Supplied information:
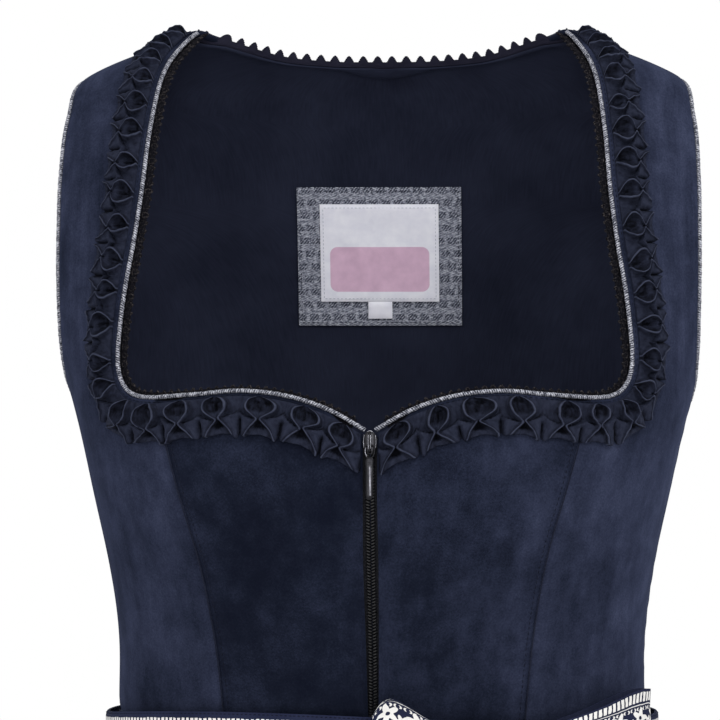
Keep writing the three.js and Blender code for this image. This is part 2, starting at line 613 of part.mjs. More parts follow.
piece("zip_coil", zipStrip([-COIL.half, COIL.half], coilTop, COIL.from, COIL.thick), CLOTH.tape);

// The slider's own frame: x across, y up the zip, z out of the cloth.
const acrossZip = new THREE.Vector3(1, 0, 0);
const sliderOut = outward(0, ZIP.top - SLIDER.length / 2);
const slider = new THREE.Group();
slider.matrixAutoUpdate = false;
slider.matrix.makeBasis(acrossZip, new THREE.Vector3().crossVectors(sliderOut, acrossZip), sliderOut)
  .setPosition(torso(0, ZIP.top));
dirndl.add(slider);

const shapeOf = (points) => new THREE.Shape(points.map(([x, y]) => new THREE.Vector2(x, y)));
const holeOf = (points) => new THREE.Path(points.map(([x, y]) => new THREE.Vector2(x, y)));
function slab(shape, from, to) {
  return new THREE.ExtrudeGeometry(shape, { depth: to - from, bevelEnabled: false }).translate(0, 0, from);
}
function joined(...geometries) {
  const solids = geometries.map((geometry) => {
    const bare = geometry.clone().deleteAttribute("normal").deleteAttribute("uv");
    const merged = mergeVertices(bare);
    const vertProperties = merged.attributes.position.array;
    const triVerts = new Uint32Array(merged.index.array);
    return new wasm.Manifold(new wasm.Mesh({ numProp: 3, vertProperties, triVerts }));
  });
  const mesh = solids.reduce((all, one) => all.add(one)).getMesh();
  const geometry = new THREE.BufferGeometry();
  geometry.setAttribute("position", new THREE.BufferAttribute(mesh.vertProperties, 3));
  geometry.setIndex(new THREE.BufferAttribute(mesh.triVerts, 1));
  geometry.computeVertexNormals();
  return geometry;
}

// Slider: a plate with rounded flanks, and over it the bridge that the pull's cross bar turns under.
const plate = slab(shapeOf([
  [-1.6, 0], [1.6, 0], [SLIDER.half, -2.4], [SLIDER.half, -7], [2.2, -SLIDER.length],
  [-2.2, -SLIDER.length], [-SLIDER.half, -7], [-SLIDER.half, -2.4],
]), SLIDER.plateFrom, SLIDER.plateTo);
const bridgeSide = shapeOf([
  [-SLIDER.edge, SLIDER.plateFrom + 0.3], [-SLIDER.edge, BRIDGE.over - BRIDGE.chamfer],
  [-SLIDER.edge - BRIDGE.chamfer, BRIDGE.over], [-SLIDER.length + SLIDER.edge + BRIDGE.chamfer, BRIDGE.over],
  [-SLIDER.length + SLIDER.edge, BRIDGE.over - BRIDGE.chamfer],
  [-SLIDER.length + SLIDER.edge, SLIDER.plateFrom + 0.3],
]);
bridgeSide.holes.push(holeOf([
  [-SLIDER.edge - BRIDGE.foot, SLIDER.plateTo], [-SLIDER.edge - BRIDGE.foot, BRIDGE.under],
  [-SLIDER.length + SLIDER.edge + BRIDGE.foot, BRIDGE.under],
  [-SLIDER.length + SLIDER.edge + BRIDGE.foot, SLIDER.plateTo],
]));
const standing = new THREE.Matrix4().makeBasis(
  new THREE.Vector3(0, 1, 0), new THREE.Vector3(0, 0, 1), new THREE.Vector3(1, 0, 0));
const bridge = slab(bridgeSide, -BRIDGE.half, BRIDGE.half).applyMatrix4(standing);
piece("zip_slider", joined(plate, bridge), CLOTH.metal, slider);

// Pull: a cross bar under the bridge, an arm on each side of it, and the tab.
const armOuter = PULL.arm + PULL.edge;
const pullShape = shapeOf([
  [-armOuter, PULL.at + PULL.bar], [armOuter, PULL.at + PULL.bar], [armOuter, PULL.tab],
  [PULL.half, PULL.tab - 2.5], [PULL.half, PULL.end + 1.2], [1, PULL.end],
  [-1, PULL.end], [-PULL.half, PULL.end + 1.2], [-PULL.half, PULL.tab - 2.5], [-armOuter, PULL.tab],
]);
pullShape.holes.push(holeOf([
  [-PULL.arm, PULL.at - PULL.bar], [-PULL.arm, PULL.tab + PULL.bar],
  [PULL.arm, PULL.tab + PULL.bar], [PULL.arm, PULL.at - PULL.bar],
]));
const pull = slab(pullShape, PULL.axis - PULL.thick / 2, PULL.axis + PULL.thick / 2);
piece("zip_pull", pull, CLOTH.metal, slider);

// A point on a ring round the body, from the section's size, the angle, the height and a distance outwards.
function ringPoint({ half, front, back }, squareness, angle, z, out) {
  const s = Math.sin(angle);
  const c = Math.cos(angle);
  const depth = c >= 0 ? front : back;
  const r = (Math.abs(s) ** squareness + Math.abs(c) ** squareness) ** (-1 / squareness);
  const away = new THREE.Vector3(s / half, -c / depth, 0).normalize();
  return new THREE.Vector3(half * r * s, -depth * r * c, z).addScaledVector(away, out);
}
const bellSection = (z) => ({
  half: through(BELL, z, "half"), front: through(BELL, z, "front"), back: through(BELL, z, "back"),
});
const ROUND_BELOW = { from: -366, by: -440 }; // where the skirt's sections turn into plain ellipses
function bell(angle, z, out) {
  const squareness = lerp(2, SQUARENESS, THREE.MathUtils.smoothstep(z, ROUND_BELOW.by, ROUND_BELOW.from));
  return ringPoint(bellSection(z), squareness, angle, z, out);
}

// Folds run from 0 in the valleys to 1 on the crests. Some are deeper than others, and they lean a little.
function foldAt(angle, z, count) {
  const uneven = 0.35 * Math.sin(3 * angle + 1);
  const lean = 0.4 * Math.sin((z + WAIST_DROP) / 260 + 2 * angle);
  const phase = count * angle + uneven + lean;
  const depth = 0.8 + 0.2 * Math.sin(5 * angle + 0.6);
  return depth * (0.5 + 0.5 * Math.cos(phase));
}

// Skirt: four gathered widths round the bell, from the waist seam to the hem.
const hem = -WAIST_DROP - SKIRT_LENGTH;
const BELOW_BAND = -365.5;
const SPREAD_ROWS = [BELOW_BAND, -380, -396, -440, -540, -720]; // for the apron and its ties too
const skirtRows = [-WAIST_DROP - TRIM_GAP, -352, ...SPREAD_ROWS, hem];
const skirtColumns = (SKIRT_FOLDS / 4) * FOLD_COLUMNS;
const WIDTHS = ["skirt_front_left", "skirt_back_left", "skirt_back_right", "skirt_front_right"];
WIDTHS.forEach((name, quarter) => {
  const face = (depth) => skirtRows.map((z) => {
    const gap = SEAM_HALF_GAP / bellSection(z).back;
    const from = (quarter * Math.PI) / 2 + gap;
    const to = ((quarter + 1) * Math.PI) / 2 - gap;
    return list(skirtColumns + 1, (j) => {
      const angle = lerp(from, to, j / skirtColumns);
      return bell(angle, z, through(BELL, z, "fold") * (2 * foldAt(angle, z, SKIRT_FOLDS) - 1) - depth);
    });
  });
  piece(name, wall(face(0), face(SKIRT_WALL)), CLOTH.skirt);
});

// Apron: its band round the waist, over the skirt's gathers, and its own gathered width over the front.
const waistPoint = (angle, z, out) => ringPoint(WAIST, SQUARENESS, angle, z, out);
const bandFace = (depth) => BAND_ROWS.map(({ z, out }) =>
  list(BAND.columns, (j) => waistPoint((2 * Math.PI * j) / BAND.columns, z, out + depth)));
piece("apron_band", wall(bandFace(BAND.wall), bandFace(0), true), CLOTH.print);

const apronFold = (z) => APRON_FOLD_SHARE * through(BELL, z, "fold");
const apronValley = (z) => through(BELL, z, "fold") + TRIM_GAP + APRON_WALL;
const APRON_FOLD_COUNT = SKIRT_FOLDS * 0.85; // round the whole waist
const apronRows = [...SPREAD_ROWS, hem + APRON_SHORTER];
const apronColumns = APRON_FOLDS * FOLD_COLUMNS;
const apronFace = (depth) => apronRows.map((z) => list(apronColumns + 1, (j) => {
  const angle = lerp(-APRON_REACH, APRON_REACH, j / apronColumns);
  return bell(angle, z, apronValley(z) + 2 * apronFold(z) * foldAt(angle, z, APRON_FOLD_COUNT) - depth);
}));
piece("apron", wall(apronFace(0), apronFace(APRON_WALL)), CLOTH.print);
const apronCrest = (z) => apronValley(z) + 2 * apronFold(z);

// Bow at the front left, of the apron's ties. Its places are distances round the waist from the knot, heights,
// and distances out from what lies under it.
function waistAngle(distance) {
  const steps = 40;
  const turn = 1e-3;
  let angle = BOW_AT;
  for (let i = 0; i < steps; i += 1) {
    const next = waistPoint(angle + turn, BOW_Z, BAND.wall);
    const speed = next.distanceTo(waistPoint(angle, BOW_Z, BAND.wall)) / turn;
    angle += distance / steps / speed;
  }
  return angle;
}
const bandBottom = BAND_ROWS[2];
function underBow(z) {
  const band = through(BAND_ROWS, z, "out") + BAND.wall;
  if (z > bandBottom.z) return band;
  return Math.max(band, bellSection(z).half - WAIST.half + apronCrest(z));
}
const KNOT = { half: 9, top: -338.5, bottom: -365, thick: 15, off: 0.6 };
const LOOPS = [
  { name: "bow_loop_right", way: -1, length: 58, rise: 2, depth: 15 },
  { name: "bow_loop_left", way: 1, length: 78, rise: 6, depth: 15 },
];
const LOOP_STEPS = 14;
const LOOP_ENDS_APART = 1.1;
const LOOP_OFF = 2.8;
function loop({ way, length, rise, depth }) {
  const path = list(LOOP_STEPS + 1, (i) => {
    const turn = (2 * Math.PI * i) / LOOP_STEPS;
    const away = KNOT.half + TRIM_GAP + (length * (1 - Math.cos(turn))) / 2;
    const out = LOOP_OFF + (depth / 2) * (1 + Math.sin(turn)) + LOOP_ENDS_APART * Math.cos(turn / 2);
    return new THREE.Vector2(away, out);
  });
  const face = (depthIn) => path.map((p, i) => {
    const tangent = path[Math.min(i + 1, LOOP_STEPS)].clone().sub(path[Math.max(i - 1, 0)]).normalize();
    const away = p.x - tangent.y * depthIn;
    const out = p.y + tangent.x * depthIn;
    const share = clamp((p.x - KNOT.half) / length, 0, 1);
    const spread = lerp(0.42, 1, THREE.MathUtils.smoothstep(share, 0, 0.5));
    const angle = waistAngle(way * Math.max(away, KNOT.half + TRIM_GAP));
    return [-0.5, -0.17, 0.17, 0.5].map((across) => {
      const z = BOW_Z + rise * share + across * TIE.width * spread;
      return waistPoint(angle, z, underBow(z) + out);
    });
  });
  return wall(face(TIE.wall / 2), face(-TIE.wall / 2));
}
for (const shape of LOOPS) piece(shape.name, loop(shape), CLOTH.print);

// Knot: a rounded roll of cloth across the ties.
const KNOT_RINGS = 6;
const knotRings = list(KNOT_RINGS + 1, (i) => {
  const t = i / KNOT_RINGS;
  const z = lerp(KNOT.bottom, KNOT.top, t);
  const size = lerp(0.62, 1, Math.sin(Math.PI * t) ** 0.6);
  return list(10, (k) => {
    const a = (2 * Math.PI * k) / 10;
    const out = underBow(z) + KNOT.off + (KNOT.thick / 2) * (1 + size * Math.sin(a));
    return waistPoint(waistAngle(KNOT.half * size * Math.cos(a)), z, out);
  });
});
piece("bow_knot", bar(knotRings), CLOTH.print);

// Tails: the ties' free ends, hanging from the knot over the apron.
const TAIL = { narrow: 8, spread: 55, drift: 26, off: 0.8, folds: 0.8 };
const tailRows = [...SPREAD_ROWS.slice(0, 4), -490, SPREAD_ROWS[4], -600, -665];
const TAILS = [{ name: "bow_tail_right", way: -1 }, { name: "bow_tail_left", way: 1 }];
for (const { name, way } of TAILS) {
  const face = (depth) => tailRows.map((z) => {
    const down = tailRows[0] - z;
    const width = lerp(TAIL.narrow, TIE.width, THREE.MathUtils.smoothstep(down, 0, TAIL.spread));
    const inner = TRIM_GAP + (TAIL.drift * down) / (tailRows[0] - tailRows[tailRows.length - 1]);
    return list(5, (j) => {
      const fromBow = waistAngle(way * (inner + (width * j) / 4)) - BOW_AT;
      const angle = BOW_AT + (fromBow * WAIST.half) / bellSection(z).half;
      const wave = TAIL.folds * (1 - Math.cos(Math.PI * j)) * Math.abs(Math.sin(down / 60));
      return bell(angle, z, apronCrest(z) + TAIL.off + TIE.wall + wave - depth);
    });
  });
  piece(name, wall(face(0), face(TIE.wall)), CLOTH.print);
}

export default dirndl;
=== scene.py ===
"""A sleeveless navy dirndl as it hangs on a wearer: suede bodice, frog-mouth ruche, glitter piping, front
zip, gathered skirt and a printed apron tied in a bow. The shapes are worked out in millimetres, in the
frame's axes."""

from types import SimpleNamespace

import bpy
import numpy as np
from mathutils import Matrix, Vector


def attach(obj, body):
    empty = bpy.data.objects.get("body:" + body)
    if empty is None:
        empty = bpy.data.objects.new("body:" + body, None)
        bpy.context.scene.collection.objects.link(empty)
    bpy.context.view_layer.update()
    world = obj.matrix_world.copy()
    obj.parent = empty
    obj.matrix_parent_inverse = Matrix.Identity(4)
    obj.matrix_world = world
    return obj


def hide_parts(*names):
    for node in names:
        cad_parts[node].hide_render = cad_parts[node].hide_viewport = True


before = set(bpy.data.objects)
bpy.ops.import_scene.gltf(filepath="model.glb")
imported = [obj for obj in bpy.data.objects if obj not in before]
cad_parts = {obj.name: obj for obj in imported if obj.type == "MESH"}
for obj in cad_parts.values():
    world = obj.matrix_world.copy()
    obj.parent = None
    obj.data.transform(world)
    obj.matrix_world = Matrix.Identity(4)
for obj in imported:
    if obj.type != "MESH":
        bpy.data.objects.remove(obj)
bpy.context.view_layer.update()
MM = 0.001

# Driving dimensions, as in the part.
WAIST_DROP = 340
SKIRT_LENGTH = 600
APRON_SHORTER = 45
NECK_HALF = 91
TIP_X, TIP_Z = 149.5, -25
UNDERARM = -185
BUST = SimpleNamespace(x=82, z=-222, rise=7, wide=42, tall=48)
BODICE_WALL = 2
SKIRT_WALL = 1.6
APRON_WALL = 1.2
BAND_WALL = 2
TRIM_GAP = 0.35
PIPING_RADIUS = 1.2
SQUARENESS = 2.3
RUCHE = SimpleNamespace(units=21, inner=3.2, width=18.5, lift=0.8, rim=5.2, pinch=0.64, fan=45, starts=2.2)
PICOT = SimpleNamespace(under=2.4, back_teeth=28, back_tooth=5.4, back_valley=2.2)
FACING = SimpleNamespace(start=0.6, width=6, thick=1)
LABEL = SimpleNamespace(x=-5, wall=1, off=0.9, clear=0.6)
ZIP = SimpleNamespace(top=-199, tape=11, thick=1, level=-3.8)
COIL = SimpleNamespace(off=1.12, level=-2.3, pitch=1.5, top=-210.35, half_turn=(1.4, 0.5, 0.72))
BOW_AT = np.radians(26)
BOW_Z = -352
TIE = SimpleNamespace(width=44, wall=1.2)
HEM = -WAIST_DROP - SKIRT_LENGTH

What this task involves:
Reproduce verbatim only this range: the first line of the material through the line that contains "COIL.from, COIL.thick), CLOTH.tape);", inclusive.

Exercise result:
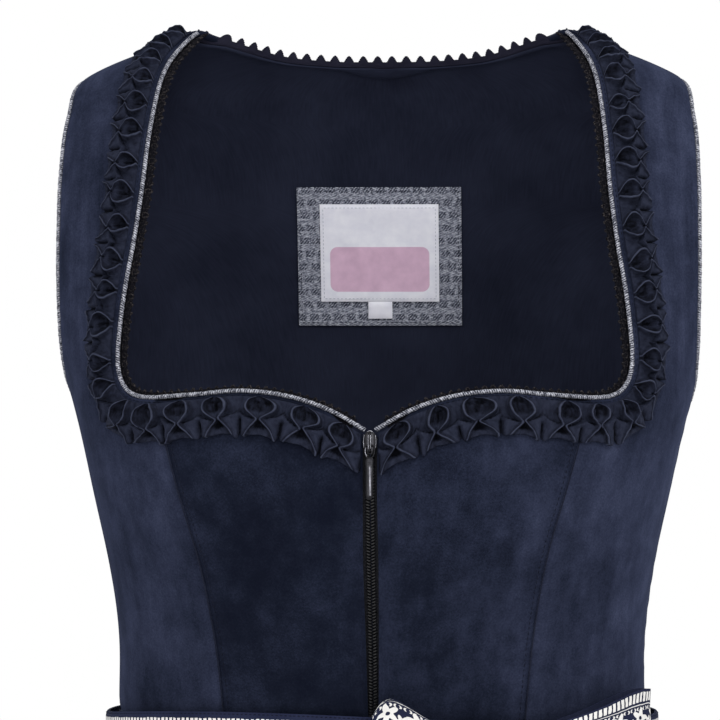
Keep writing the three.js and Blender code for this image. This is part 2, starting at line 613 of part.mjs. More parts follow.
piece("zip_coil", zipStrip([-COIL.half, COIL.half], coilTop, COIL.from, COIL.thick), CLOTH.tape);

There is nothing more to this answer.